La chute sous le seuil de remplacement est d’autant plus probable que la baisse de la fécondité s’est accélérée au cours de la dernière décennie. Depuis le départ, d’ailleurs, celle-ci a été beaucoup plus rapide que dans les pays développés. Au début des années soixante, la fécondité était encore très forte en Afrique du Nord, nettement plus que dans l’Europe ancienne. Le taux brut de natalité était de l’ordre de 50 ‰ et la fécondité totale de plus de 7 enfants par femme. Le nombre moyen d’enfants par femme est même monté jusqu’à 8,1 en Algérie, au début des années soixante-dix, en raison d’un abaissement de l’âge moyen au mariage. Au Maroc, il était encore proche de 7 enfants par femme en 1972. Trente ans plus tard, le taux brut de natalité n’est plus que de l’ordre de 20 ‰ et la fécondité totale proche de 2 enfants par femme. En France, la fécondité a mis près de 200 ans pour tomber d’un peu plus de 6 enfants par femme au milieu du XVIIIe siècle à près de 2 dans les années trente. Ainsi, le Maghreb n’a mis que 25 ans pour parcourir le même chemin que la France en deux siècles ! Alors qu’il avait dans les années soixante une fécondité plus forte que la moyenne des pays en développement (6,0 enfants par femme) ou même que l’Afrique (7,0), le Maghreb se retrouve aujourd’hui nettement en dessous des estimations données pour ces régions par les Nations unies pour la période 1995-2000 (3,0 pour les pays en développement et 5,1 pour l’Afrique).

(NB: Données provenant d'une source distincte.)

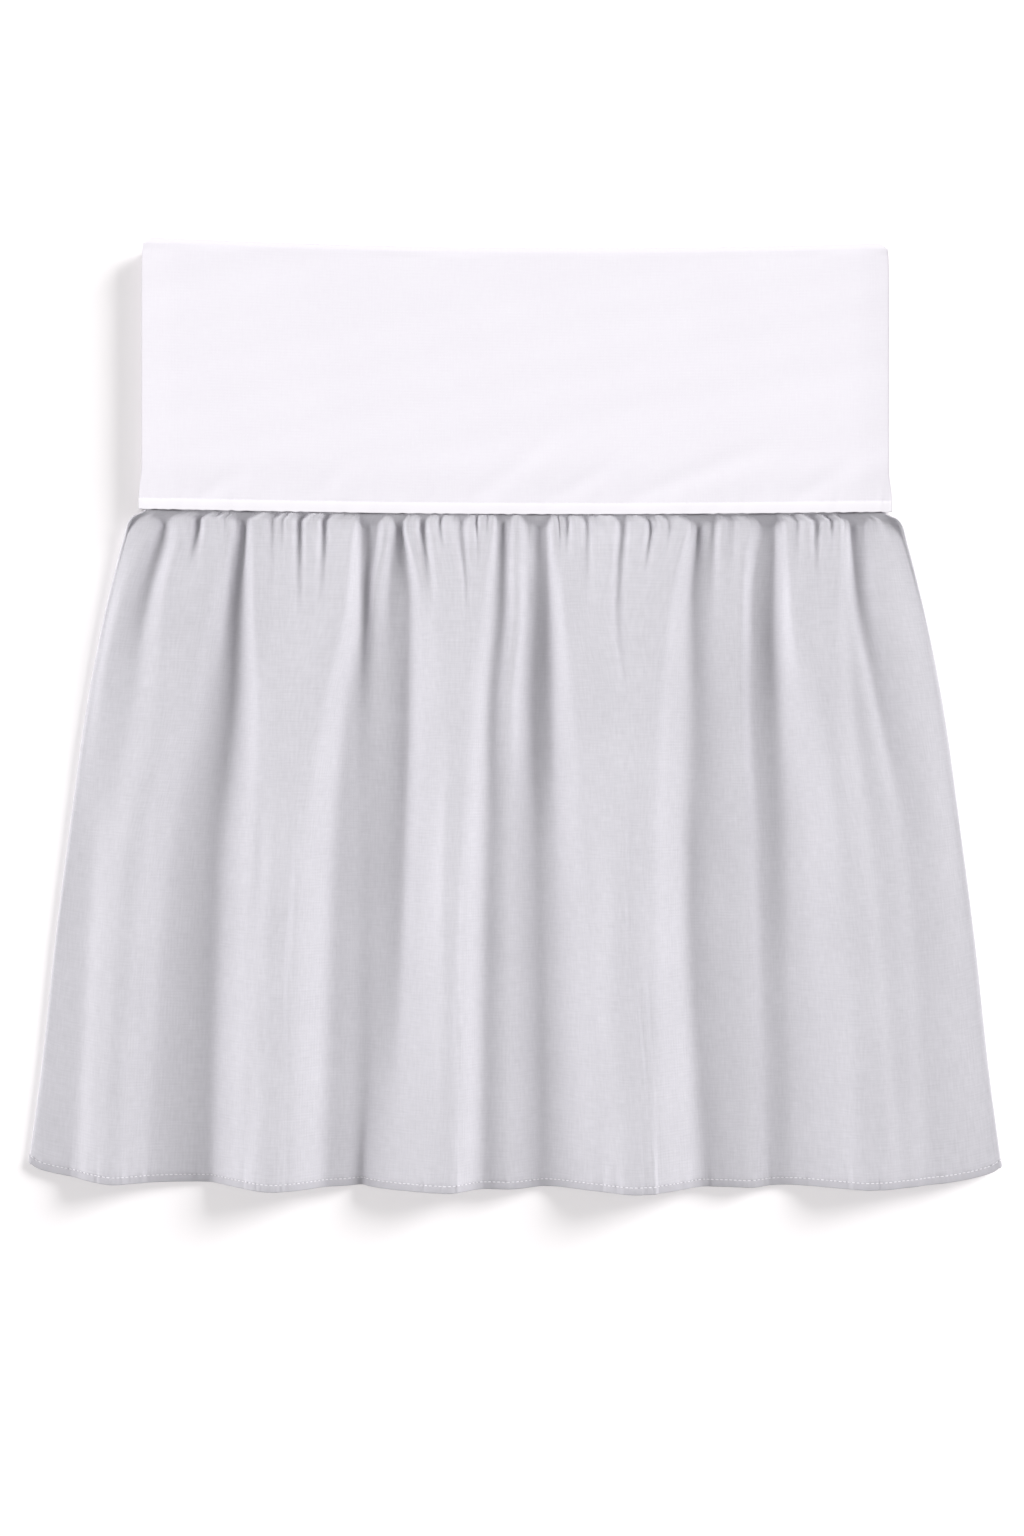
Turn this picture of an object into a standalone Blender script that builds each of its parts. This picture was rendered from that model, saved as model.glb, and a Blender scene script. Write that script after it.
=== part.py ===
"""A gathered crib bed skirt, folded for the shelf and lying on its back, face up.

Two pieces of cloth make it:
  deck   the white sheet that goes between mattress and base. Both its sides are turned under, and its
         length is folded back and forth behind the front layer. The lower edge of the front layer is
         turned and topstitched into a band over the head of the skirt.
  skirt  the grey ruffle. Its head is drawn up under the band, its sides are turned under as the deck's
         are, and its front falls in large folds to a narrow hem.

Frame: +Z up, off the surface it lies on; +Y from the hem to the deck; +X to the right of the face.
The origin is on the surface, under the middle of the bounding box. Sizes are in millimetres up to the
mesh, which is in metres.
"""

import math

import bmesh
import bpy

METRES = 0.001

# Driving dimensions
CLOTH = 1.2  # thickness of a single cloth
HEM_CLOTH = 2.0  # thickness of a turned and stitched edge
DROP = 404.0  # skirt from the band to the hem
SEAM_HALF = 225.0  # half the width of the folded deck
RETURN = 131.0  # how far each side is turned under
SEAM_Y = 120.2  # lower edge of the band at its lowest point
TOP_Y = 280.0  # top fold of the deck at its lowest point
BAND = 6.4  # height of the topstitched band
SKIRT_HEM = 4.4  # height of the skirt's hem
CLEAR = 0.4  # between two cloths that are sewn together

# Deck: layers of the folded stack
LAYER = 2.2  # between the middles of two layers that lie on each other
TURN = 2.6  # between a layer and its turned-under side
FOLD = LAYER + 2 * TURN  # between two layers with both their turned-under sides in between
BOTTOM_Z = CLOTH / 2
STACK = 2 * FOLD + LAYER  # from the middle of the bottom layer to the middle of the front layer
LOW_FOLD_UP = 13.0  # the lower fold of the stack stays this far above the seam
END_UP = 3.0  # the last layer ends this far above the seam
NOTCH = 9.0  # the turned-under sides of the front layer start this far above the seam
CORNER_IN = 2.4  # how far the top fold draws the corners in
WAIST_IN = 1.8  # how much narrower the deck is above the seam
WAIST_UP = (8.0, 26.0)  # between these heights above the seam it narrows

# Skirt: head, rims and turned-under sides
HEAD = 6.0  # part of the skirt under the band
HEAD_HALF = 221.0  # half the width of the drawn-up head, to its rim
RIM = 6.0  # half the width of the rim's round, below the head
SETTLE = (-1.0, 14.0)  # between these distances below the seam its sides drop to the surface
SIDE_GAP = 1.0  # from a turned-under side up to the valleys of the front
HEM_SWING = 0.1  # how much lower the hem hangs for each millimetre of a fold's height
MEAN_FOLD = 10.5  # the height of a fold that hangs level with the hem's mean line
SPREAD = (0.0, 5.0)  # and between these it spreads sideways from the drawn-up head
SPRUNG = (0.6, 9.0)  # between these distances below the seam the cloth springs into its folds

# Edge of the skirt: half its width at these distances below the seam
EDGE_DOWN = (0, 4, 9, 19, 38, 70, 124, 196, 268, 340, 404)
EDGE_HALF = (225.5, 228.5, 232, 235, 240, 247.5, 257.5, 267.3, 276.3, 283.8, 292)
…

C’est la Tunisie qui, la première, s’est engagée dans la baisse de la fécondité, dès la fin des années soixante (figure 1). Le nombre moyen d’enfants par femme n’y était plus que de 6,3 dès 1970, alors qu’il restait supérieur à 7 au Maroc et venait même de grimper à plus de 8 en Algérie. Mais bien vite le Maroc a entamé à son tour un mouvement de baisse, remarquablement parallèle à celui de la Tunisie. L’Algérie s’y est engagée plus tard, à la fin des années soixante-dix, mais à un rythme encore plus rapide que celui de ses voisins, si bien qu’en 1986 l’écart avec la Tunisie n’était plus que d’un enfant par femme (5,4 contre 4,4), le Maroc se situant à mi-chemin. à la fin des années quatre-vingt, la Tunisie accélère la cadence et creuse à nouveau l’écart, mais très vite dans les années quatre-vingt-dix les trajectoires convergent à nouveau : l’Algérie finit par rattraper le Maroc et la distance qui la sépare de la Tunisie s’amenuise.